How do men currently perceive inequality in the workplace?
- 31% have experienced a co-worker being treated unfairly because of her gender.
- 64% of male respondents said that female co-workers are offered the same opportunities as them and 10% believe their female co-workers are offered more.
- A large majority (91%) respond that gender equality is either important, or extremely important to them. However only 71%, actively support gender equality in the workplace.
Commenting on the findings Kirsty Hulse, Founder of Roar Training said
The route to both achieving gender parity in the workplace, and ensuring those within businesses feel their is a commitment to this is undoubtedly nuanced, complex and subjective. This research suggests there is an agreed starting point when addressing the issue of gender equality in the workplace.

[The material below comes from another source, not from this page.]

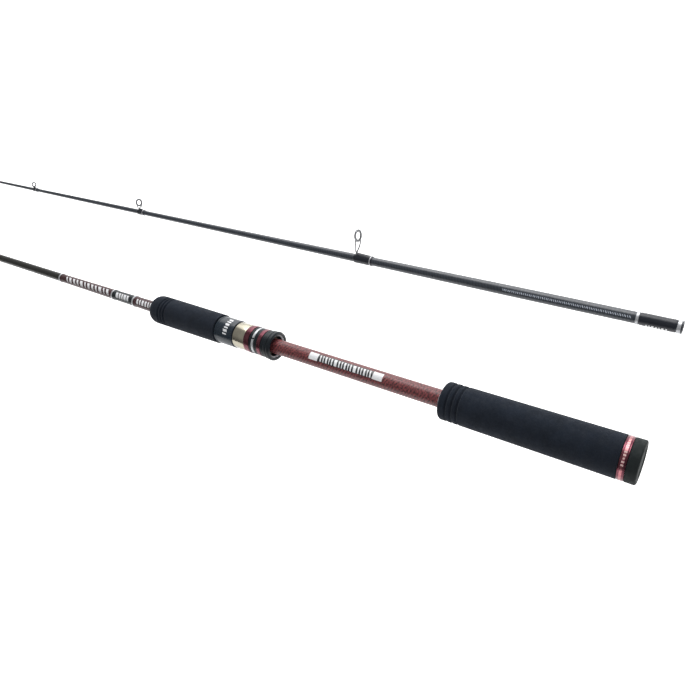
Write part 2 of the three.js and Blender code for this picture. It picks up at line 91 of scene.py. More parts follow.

There is seemingly no “rule” as to whether sexist behaviour ought to be openly called out, or the role of male allies is to facilitate positive change in the background. This is entirely subjective to the individual, and seemingly differs depending on which stage of their careers they are in. Based on this, the most effective male allies are those whom discuss openly their biases, actively listen to their female coworkers and ask how their female colleagues would best like to address these issues.
- Listen and believe what is being reported. Many women reported that their male co-workers do not “believe” how they feel, which is supported by a disparity between female reporting how they feel in the workplace, and male perceptions.
- Be awareness of bias that may be informing actions and decisions is cited as important for both men and women to begin working towards true gender parity.
- Create an open dialogue so that issues can be addressed according to a specific individuals needs.